There’s a metaphysical parable about a place called Flatland. It’s a flat, two-dimensional plane that stretches infinitely in all directions of the compass, but has no up or down. The inhabitants of this place, called Flatlanders, have an excellent understanding of how things work in their two-dimensional world. They can measure distance and velocity and acceleration, and predict a great deal about how things will happen there, and why. But once in a while, something odd happens that they can’t explain.

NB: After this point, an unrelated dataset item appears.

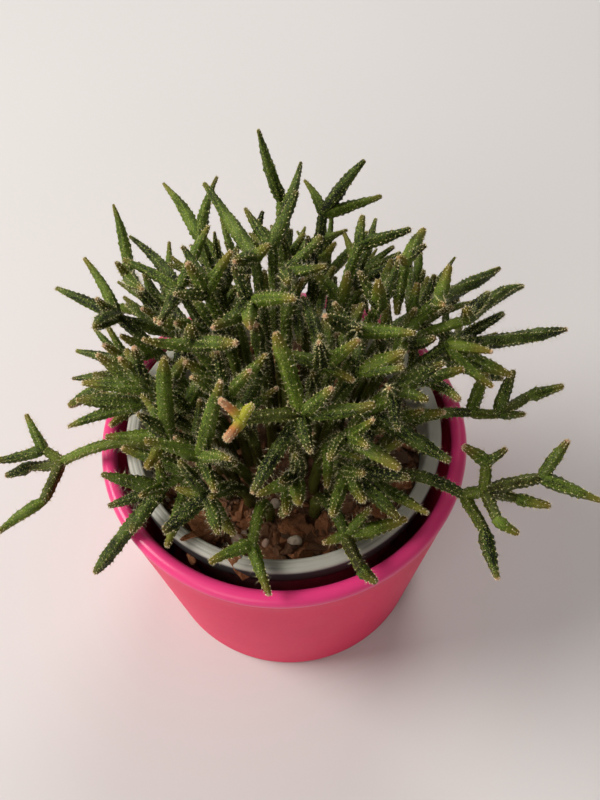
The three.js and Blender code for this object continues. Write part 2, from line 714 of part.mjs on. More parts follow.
// The potting mix: a rough-topped fill with bark chips and pebbles on it, and a plain hole for every cane.
function pottingMix(plant) {
    const draw = new Draw(41);
    const foot = LINER_FLOOR + SEAT_GAP;
    const vertices = [0, 0, foot];
    const faces = [];
    const shoulder = SOIL_SURFACE - SOIL_SHOULDER;
    const rows = [
        { radius: soilRadius(foot), height: foot },
        { radius: soilRadius(shoulder), height: shoulder },
    ];
    for (let k = 1; k < SOIL_RINGS; k += 1) {
        const radius = soilRadius(SOIL_SURFACE) * (1 - k / SOIL_RINGS);
        rows.push({ radius, height: SOIL_SURFACE, rough: true });
    }
    for (const row of rows) {
        for (let k = 0; k < SOIL_SIDES; k += 1) {
            const turn = 2 * Math.PI * k / SOIL_SIDES;
            const lift = row.rough ? draw.around(SOIL_ROUGHNESS) : 0;
            vertices.push(row.radius * Math.cos(turn), row.radius * Math.sin(turn), row.height + lift);
        }
    }
    const peak = vertices.length / 3;
    vertices.push(0, 0, SOIL_SURFACE);
    for (let k = 0; k < SOIL_SIDES; k += 1) {
        const next = (k + 1) % SOIL_SIDES;
        faces.push(0, 1 + next, 1 + k);
        for (let row = 0; row + 1 < rows.length; row += 1) {
            const low = 1 + row * SOIL_SIDES;
            const high = low + SOIL_SIDES;
            faces.push(low + k, low + next, high + next, low + k, high + next, high + k);
        }
        faces.push(peak - SOIL_SIDES + k, peak - SOIL_SIDES + next, peak);
    }
    const geometry = new THREE.BufferGeometry();
    geometry.setAttribute("position", new THREE.Float32BufferAttribute(vertices, 3));
    geometry.setIndex(faces);
    let mix = solidOf(geometry);

    for (let k = 0; k < BARK_CHIPS + PEBBLES; k += 1) {
        const size = PIECE_SCALE.least + PIECE_SCALE.range * draw.next();
        const piece = k < BARK_CHIPS
            ? new THREE.BoxGeometry(BARK_SIZE.x * size, BARK_SIZE.y * size, BARK_SIZE.z)
            : new THREE.IcosahedronGeometry(PEBBLE_RADIUS * size);
        const far = (soilRadius(SOIL_SURFACE) - PIECE_MARGIN) * Math.sqrt(draw.next());
        const turn = 2 * Math.PI * draw.next();
        piece.rotateX(draw.around(PIECE_TILT));
        piece.rotateY(draw.around(PIECE_TILT));
        piece.rotateZ(draw.around(Math.PI));
        piece.translate(far * Math.cos(turn), far * Math.sin(turn), SOIL_SURFACE);
        mix = mix.add(solidOf(piece));
    }
    const width = 2 * POT_RIM_RADIUS;
    const above = new THREE.BoxGeometry(width, width, width).translate(0, 0, SOIL_TOP + width / 2);
    mix = smoothed(mix.subtract(solidOf(above)));

    const reach = (CANE_RADIUS + ROOT_CLEARANCE) / Math.cos(Math.PI / HOLE_SIDES);
    for (const stems of plant.sprays.values()) {
        for (const stem of stems) {
            if (stem.rooted) {
                const root = stem.points[0];
                const hole = [point(root.x, root.y, root.z - ROOT_CLEARANCE), stem.points[1]];
                mix = mix.subtract(bar(hole, [reach, reach], HOLE_SIDES));
            }
        }
    }
    return mix;
}

// Whether every edge still joins just two faces once the corners are rounded to a fine grid.
function isSound(solid) {
    const { vertProperties, triVerts } = solid.getMesh();
    return [0, 0.5].every((shift) => {
        const keyOf = (i) => [0, 1, 2]
            .map((k) => Math.round(vertProperties[3 * i + k] * PLACES_PER_MM + shift)).join(",");
        const edges = new Set();
        for (let i = 0; i < triVerts.length; i += 3) {
            const corners = [0, 1, 2].map((k) => keyOf(triVerts[i + k]));
            for (let k = 0; k < 3; k += 1) {
                const [from, to] = [corners[k], corners[(k + 1) % 3]];
                const edge = `${from} ${to}`;
                if (from === to || edges.has(edge)) {
                    return false;
                }
                edges.add(edge);
            }
        }
        return true;
    });
}

// A joined solid without its smallest edges, and with any hollow closed in between its pieces filled.
function smoothed(joined) {
    const whole = joined.asOriginal();
    for (const edge of SMALLEST_EDGES) {
        const shells = whole.simplify(edge).decompose();
        const outer = shells.reduce((most, shell) => (shell.volume() > most.volume() ? shell : most));
        if (isSound(outer)) {
            return outer;
        }
    }
    throw new Error("the joined pieces leave no sound solid");
}

// The fused stems of one spray.
function sprayOf(stems) {
    return smoothed(join(stems.map((stem) => bar(stem.points, stem.radii, stem.sides))));
}

const looks = {
    pot_gloss: new THREE.MeshStandardMaterial({ color: "#d52a78", roughness: 0.22, metalness: 0 }),
    liner: new THREE.MeshStandardMaterial({ color: "#8c9a96", roughness: 0.42, metalness: 0 }),
    mix: new THREE.MeshStandardMaterial({ color: "#6b4630", roughness: 0.95, metalness: 0 }),
    stem: new THREE.MeshStandardMaterial({ color: "#4d6b2e", roughness: 0.6, metalness: 0 }),
};

const group = new THREE.Group();

function place(name, solid, look) {
    const mesh = solid.getMesh();
    const geometry = new THREE.BufferGeometry();
    geometry.setAttribute("position", new THREE.Float32BufferAttribute(mesh.vertProperties, 3));
    geometry.setIndex(Array.from(mesh.triVerts));
    geometry.computeVertexNormals();
    const part = new THREE.Mesh(geometry, look);
    part.name = name;
    group.add(part);
}

const plant = new Plant(23).grow();
place("outer_pot", outerPot(), looks.pot_gloss);
place("nursery_pot", nurseryPot(), looks.liner);
place("potting_mix", pottingMix(plant), looks.mix);
for (const [name, stems] of plant.sprays) {
    if (stems.length > 0) {
        place(`stems_${name}`, sprayOf(stems), looks.stem);
    }
}

export default group;
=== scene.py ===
"""A potted rhipsalis: a mound of bristly, forking stems in a nursery pot that stands in a glossy outer pot.

Sizes are millimetres in the frame's own axes, +Z up and the front towards -Y. Meshes turn them into metres.
The plant grows by the same seeded rule as its solids, and each spray's mesh stands for the spray's node.
"""

import logging
import math
from collections.abc import Callable
from dataclasses import dataclass, field
from enum import Enum
from typing import Any

import bmesh
import bpy
import numpy as np
from mathutils import Matrix, Vector, noise


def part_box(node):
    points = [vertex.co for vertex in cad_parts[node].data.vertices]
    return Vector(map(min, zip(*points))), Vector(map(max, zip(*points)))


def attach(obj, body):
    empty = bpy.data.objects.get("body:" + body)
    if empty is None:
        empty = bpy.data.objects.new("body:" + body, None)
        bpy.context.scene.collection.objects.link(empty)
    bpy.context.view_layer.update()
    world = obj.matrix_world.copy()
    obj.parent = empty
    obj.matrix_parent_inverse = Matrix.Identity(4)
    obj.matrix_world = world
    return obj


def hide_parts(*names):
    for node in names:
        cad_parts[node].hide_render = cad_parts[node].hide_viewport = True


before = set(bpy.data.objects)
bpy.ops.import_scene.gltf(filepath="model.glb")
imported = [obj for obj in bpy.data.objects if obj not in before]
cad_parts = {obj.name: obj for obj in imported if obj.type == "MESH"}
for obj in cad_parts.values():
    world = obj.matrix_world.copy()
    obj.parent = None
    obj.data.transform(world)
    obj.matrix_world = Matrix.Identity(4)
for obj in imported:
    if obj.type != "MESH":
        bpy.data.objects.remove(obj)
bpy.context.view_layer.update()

log = logging.getLogger("rhipsalis")

MM = 0.001
BODY = "root"

Array = np.ndarray
Colour = tuple[float, float, float, float]
Range = tuple[float, float]
Place = tuple[float, float]


def paint(red: int, green: int, blue: int) -> Colour:
    """The light that a paint sends back, worked out from how it looks.

    Args:
        red: How red it looks, 0 to 255.
        green: How green it looks, 0 to 255.
        blue: How blue it looks, 0 to 255.

    Returns:
        The linear colour, with full cover.
    """
    linear = [((part / 255 + 0.055) / 1.055) ** 2.4 for part in (red, green, blue)]
    return (*linear, 1.0)


def spot(x: float, y: float, z: float) -> Array:
    """A place or a way in space."""
    return np.array([x, y, z], float)


def unit(ways: Array) -> Array:
    """The ways, each one long."""
    return ways / np.maximum(np.linalg.norm(ways, axis=-1, keepdims=True), 1e-9)


class Signal:
    """A shader socket that can be added and multiplied. Each sum or product adds a Math node."""

    def __init__(self, sheet: "NodeSheet", socket: bpy.types.NodeSocket) -> None:
        """Holds a socket of a sheet."""
        self.sheet = sheet
        self.socket = socket

    def _math(self, operation: str, first: Any, second: Any) -> "Signal":
        """The outcome of one Math node."""
        return self.sheet.add("ShaderNodeMath", {"operation": operation}, {0: first, 1: second})

    def __add__(self, other: Any) -> "Signal":
        """This and another, added."""
        return self._math("ADD", self, other)

    def __sub__(self, other: Any) -> "Signal":
        """This less another."""
        return self._math("SUBTRACT", self, other)

    def __rsub__(self, other: Any) -> "Signal":
        """Another less this."""
        return self._math("SUBTRACT", other, self)

    def __mul__(self, other: Any) -> "Signal":
        """This times another."""
        return self._math("MULTIPLY", self, other)

    __radd__ = __add__


class NodeSheet:
    """The nodes of one material."""

    def __init__(self, name: str) -> None:
        """Starts an empty material."""
        self.material = bpy.data.materials.new(name)
        self.material.use_nodes = True
        self.tree = self.material.node_tree
        self.tree.nodes.clear()

    @staticmethod
    def _socket(sockets: Any, key: int | str) -> bpy.types.NodeSocket:
        """The socket with a place in the row, an identifier or a name."""
        if isinstance(key, int):
            return sockets[key]
        return next(socket for socket in sockets if key in (socket.identifier, socket.name))

    def add(
        self,
        kind: str,
        settings: dict[str, Any] | None = None,
        inputs: dict[int | str, Any] | None = None,
        output: int | str = 0,
    ) -> Signal | None:
        """Adds a node.

        Args:
            kind: The node's type.
            settings: Its settings, set first.
            inputs: Values or signals for its sockets, by place, identifier or name.
            output: The socket that the signal comes from.

        Returns:
            The signal that the node gives, if it gives one.
        """
        node = self.tree.nodes.new(kind)
        for name, value in (settings or {}).items():
            setattr(node, name, value)
        for key, value in (inputs or {}).items():
            socket = self._socket(node.inputs, key)
            if isinstance(value, Signal):
                self.tree.links.new(value.socket, socket)
            else:
                socket.default_value = value
        return Signal(self, self._socket(node.outputs, output)) if node.outputs else None

    def mix(self, share: Any, first: Any, second: Any) -> Signal:
        """A colour between two others."""
        inputs = {"Factor_Float": share, "A_Color": first, "B_Color": second}
        return self.add("ShaderNodeMix", {"data_type": "RGBA"}, inputs, "Result_Color")

    def value(self, name: str) -> Signal:
        """A value that the mesh holds at its vertices."""
        return self.add("ShaderNodeAttribute", {"attribute_name": name}, output="Fac")

    def grain(self, size: float, detail: float = 2.0, rough: float = 0.5) -> Signal:
        """Cloudy variation from 0 to 1.

        Args:
            size: How wide a cloud is, in millimetres.
            detail: How many finer layers it has.
            rough: How strong the finer layers are.

        Returns:
            The variation.
        """
        place = self.add("ShaderNodeTexCoord", output="Object")
        inputs = {"Vector": place, "Scale": 1 / (size * MM), "Detail": detail, "Roughness": rough}
        return self.add("ShaderNodeTexNoise", None, inputs)

    def band(self, signal: Signal, low: float, high: float) -> Signal:
        """A signal stretched so that low becomes 0 and high becomes 1, and held there."""
        inputs = {"Value": signal, "From Min": low, "From Max": high}
        return self.add("ShaderNodeMapRange", {"clamp": True}, inputs)

    def bump(self, height: Signal, depth: float) -> Signal:
        """The normal of a surface with relief, from its height, 0 to 1, and its depth in millimetres."""
        return self.add("ShaderNodeBump", None, {"Height": height, "Distance": depth * MM, "Strength": 1.0})

    def surface(self, **sockets: Any) -> bpy.types.Material:
        """The material, from the values and signals of its shader's sockets, named with _ for a space."""
        inputs = {name.replace("_", " "): value for name, value in sockets.items()}
        shader = self.add("ShaderNodeBsdfPrincipled", None, inputs)
        self.add("ShaderNodeOutputMaterial", None, {"Surface": shader})
        return self.material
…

Every so often, something falls down onto Flatland from above, or bubbles up from below. Flatlanders see the effects of these events in their world, but since they have no way of directly observing, or even conceptualizing, the spaces above and below their dimension, none of it makes much sense. To them, the rain doesn’t fall down on them, it’s simply the sudden appearance of moisture. All they can do is make up theories about spontaneous wetness.
The other day, I heard an interview with a theoretical physicist who studies dark matter. He explained that we believe dark matter exists because we extrapolate the gravitational pull it exerts, but we have no way of directly observing, measuring or describing it. He went on to say that there seems to be an unexplained force in the universe called dark energy, which is equally unobservable and undescribable. All told, dark matter and dark energy appear to comprise 95% of the “stuff” in the universe. The other 5% is the stuff we can actually observe and describe. Some scientists have conjectured that all this dark stuff might actually exist in another dimension, making it inaccessible and incomprehensible to our three-dimensional bodies and minds. In other words, we may be Flatlanders.
This is where my disagreement with my friends usually starts. They would argue that philosophy and metaphysics are un-testable conjecture and drivel. Why waste our time asking questions that can’t be answered with data? My response is this: because the 95% of the universe that we don’t understand (and may never understand) could still be affecting our lives everyday. And when the empirical data that lets us act with certainty runs out, we still need to grope our way through our lives with whatever tools remain.
I’m team science--but I’m also team mystery.